The thin contexualization of Victorian medievalism would be more of a problem were Johnston's central concern medievalism as a whole. In fact, she is more interested in Eliot's knowledge of medieval texts and how this influenced her creative processes.

The project is on surer ground once Johnston turns to "case studies" from Middlemarch and Daniel Deronda, where she makes a number of ingenious but largely convincing suggestions as to Eliot's indebtedness to medieval literature in conceiving plots, characters, and in particular, names. Chapter One, "Dorothea Brooke and Medieval Hagiography," is a detailed analysis of the novel's prominent evocation of St. Theresa in the characterization of Dorothea Brooke, showing Eliot's indebtedness of Anna Jameson's Sacred and Legendary Art. Johnston ably shows Dorothea as aligning herself with the medieval virgin-martyr tradition. This would seem to give Johnston the opportunity to speculate on a question that has intrigued many Middlemarch readers: is marriage between Dorothea and Casaubon consummated? Johnston does not answer this directly, but does point out the constriction and restraint that come with Dorothea's marriage choice.

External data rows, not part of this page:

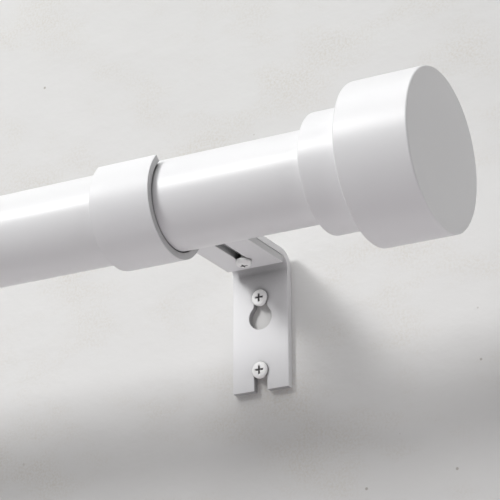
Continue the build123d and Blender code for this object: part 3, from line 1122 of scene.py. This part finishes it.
wall_height = STAGE_SIZE / 2 - FLOOR_DEPTH
wall = stage_plane("room_wall", (STAGE_X, 0, wall_height), (radians(90), 0, 0), WALL_PLASTER)
floor = stage_plane("room_floor", (STAGE_X, -STAGE_SIZE / 2, -FLOOR_DEPTH), (0, 0, 0), FLOOR_PAINT)
print("stage:", wall.name, floor.name)

# %% [markdown]
# The photograph looks up at the right bracket from below and from the right, with a
# long lens. Its angles were found by fitting the outlines of the rod, the finial and
# the bracket's leg, so the camera is placed by those numbers and needs no aiming.

# %% Camera
CAMERA_AZIMUTH = radians(28.58)
CAMERA_RISE = radians(20.70)
CAMERA_ROLL = radians(-0.157)
CAMERA_PLACE = Vector((0.44499, -0.82940, -0.31510))
CAMERA_SENSOR = 36.0
CAMERA_LENS = 162.07
CAMERA_NEAREST = 0.05

camera_data = bpy.data.cameras.new("photo camera")
camera_data.sensor_width = CAMERA_SENSOR
camera_data.lens = CAMERA_LENS
camera_data.clip_start = CAMERA_NEAREST
camera = bpy.data.objects.new("photo camera", camera_data)
bpy.context.scene.collection.objects.link(camera)
aim = (Matrix.Rotation(CAMERA_AZIMUTH, 4, "Z") @ Matrix.Rotation(radians(90) + CAMERA_RISE, 4, "X")
       @ Matrix.Rotation(CAMERA_ROLL, 4, "Z"))
camera.matrix_world = Matrix.Translation(CAMERA_PLACE) @ aim
bpy.context.scene.camera = camera
print("camera at", [round(part, 3) for part in CAMERA_PLACE])

# %% [markdown]
# The key lamp stands in front of the wall, above and to the left. Its size sets how
# soft the shadows on the wall are: the rod's shadow melts into a broad band, while the
# bracket's, which lies close to the wall, keeps its edge. A larger lamp high above
# lights the tops of the round parts, a weak one at the right opens the finial's face,
# another below gives the undersides their breath of lavender, one behind the wall shows
# the backs of the plates, and the room adds a little light from all sides. All are kept
# so low that only the brightest line of the white coat comes near to pure white. The
# camera, mirrors and glass see the room as a plain pale backdrop instead.

# %% Lamps
WHITE = (1.0, 1.0, 1.0)
LAVENDER = (1.0, 0.82, 1.0)
KEY_DISTANCE = 2.2
LAMPS = {
    "key lamp": (Vector((-0.63, -1.0, 0.70)).normalized() * KEY_DISTANCE, 0.5, 29.0, WHITE),
    "top lamp": (Vector((-0.3, -0.9, 1.8)), 1.5, 25.0, WHITE),
    "side lamp": (Vector((2.0, -0.6, 0.1)), 1.5, 7.0, WHITE),
    "low lamp": (Vector((0.2, -0.25, -0.85)), 0.8, 1.0, LAVENDER),
    "back lamp": (Vector((-0.3, 2.0, 0.4)), 1.5, 30.0, WHITE),
}


def soft_lamp(name, offset, size, power, tint):
    """A square lamp of a size in metres, set off from the right bracket and facing it."""
    data = bpy.data.lights.new(name, "AREA")
    data.shape, data.size, data.energy, data.color = "SQUARE", size, power, tint
    lamp = bpy.data.objects.new(name, data)
    bpy.context.scene.collection.objects.link(lamp)
    lamp.location = middle("right_cradle_arm") + offset
    lamp.rotation_euler = (-offset).to_track_quat("-Z", "Y").to_euler()


for name, (offset, size, power, tint) in LAMPS.items():
    soft_lamp(name, offset, size, power, tint)
    print(name, "at", [round(part, 2) for part in offset], "m from the right bracket,", power, "W")

# %% The room's own light
ROOM_LIGHT = 0.12
BACKDROP = (0.80, 0.80, 0.79, 1.0)

world = bpy.data.worlds.new("pale room")
bpy.context.scene.world = world
world.use_nodes = True
air = world.node_tree
air.nodes.clear()
rays = add_node(air, "ShaderNodeLightPath").outputs
seen_directly = rays["Is Camera Ray"]
for kind in ("Is Glossy Ray", "Is Transmission Ray"):
    seen_directly = combine_values(air, "MAXIMUM", seen_directly, rays[kind])
backdrop = add_node(air, "ShaderNodeBackground", Color=BACKDROP, Strength=1.0)
glow = add_node(air, "ShaderNodeBackground", Color=(*WHITE, 1.0), Strength=ROOM_LIGHT)
choice = add_node(air, "ShaderNodeMixShader", Fac=seen_directly)
feed(air, choice.inputs[1], glow.outputs["Background"])
feed(air, choice.inputs[2], backdrop.outputs["Background"])
add_node(air, "ShaderNodeOutputWorld", Surface=choice.outputs["Shader"])
bpy.context.scene.view_settings.view_transform = "Standard"
print("the room gives light at", ROOM_LIGHT)
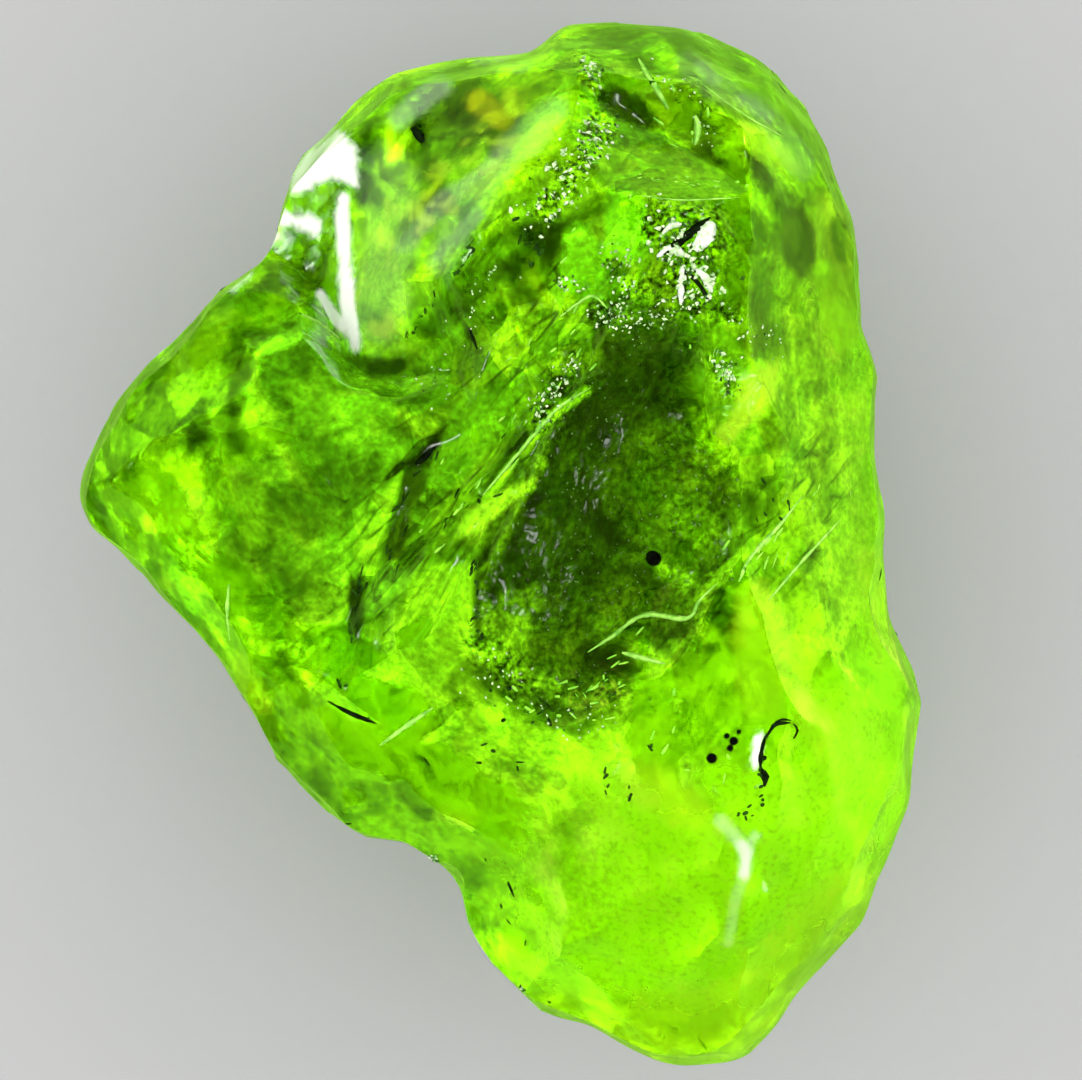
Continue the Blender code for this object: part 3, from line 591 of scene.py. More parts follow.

The second chapter turns to Will Ladislaw, arguing that in his characterization, "Eliot's use of medieval religious allegory is pronounced." For Johnston, medieval allegory provides precedents for both Will's representation as an everyman on a quest and the major use of coincidences in Middlemarch's plot. Johnston recognizes that a work can be both chivalric and mock-chivalric at the same time, but her use of Piers Plowman does not quite work for me: is Will an everyman on a quest, or more of an ultra-perfect knight-errant? The coincidences in the plot also undermine the quest-structure: Will finds his past, but he was not actually looking for it.

Chapter Three contains some very interesting and generally convincing parallels between Tertius Lydgate and the poet John Lydgate. As in the case of Piers Plowman, Johnston notes, Eliot probably derived her knowledge of John Lydgate's work and literary reputation more from sources such as Thomas Warton's History of English Poetry than direct reading, and so Tertius Lydgate's "activities and outcomes . . . mirror what appeared, for George Eliot, to be John Lydgate's eventual shortcomings as a poet who wrote to order for his patron, Humphrey, Duke of Gloucester" (107). At the same time, Lydgate's life- story can be seen as in the mode of the medieval exemplum; Johnston notes that Eliot's notebook includes quotations from Lydgate's Fall of Princes. Moving to Daniel Deronda, the fourth chapter again explores the tensions between realism and romance as it connects Daniel with the chivalric quest, noting that he manages to reconcile "the chivalric and the religious code" as he discovers his life- mission and his Jewish identity. The last two chapters connect Gwendolen Harleth and Mira Lapidoth with medieval depictions of women. As she did with Lydgate, Johnston explains the medieval resonances of Gwendolen's name as they would have been interpreted by Victorian readers. In the case of these two characters, Johnston points to medievalist rather than medieval sources, such as the work of Reginald Heber and Charlotte Yonge for the idea of "Gwendolen" and Sir Walter Scott's Ivanhoe and particularly the figure of Rebecca the Jewess for Mira Lapidoth's creation. Yet for Heber and Yonge, the Middle Ages were a time of Christianity--corrupt Christianity, perhaps, but nevertheless the Middle Ages represented for them a society bound by faith. It is interesting that when Eliot, who sometimes proclaimed herself an atheist, talks of faith in Daniel Deronda, she is discussing Judaism; perhaps Johnston might have speculated more on the ways that Eliot's use of the Middle Ages differs from that of many of her medievalist contemporaries, who saw not just an inspiration for form but also for values.

Johnston's choice to structure her chapters around central characters is interesting, but it does miss some opportunities to explore other characters. For example, Rosamond Vincy's first name, recalling Henry II's fabled mistress, surely reflects the social aspirations of her parents; the name becomes ironic when Rosamond in effect refuses to allow Lydgate to enclose her in a bower. This is a use of medieval motif, but the effect is almost parodic. Still, even this example reinforces Johnston's claim that Eliot's construction of Middlemarch and Daniel Deronda was influenced by her awareness of medieval (or medievalist) romance. While a few of the medieval connections are strained, most are well-researched and very plausible. George Eliot and the Discourses of Medievalism should appeal both to lovers of Eliot's works and to anyone interested in the influence of medievalism on nineteenth-century British culture.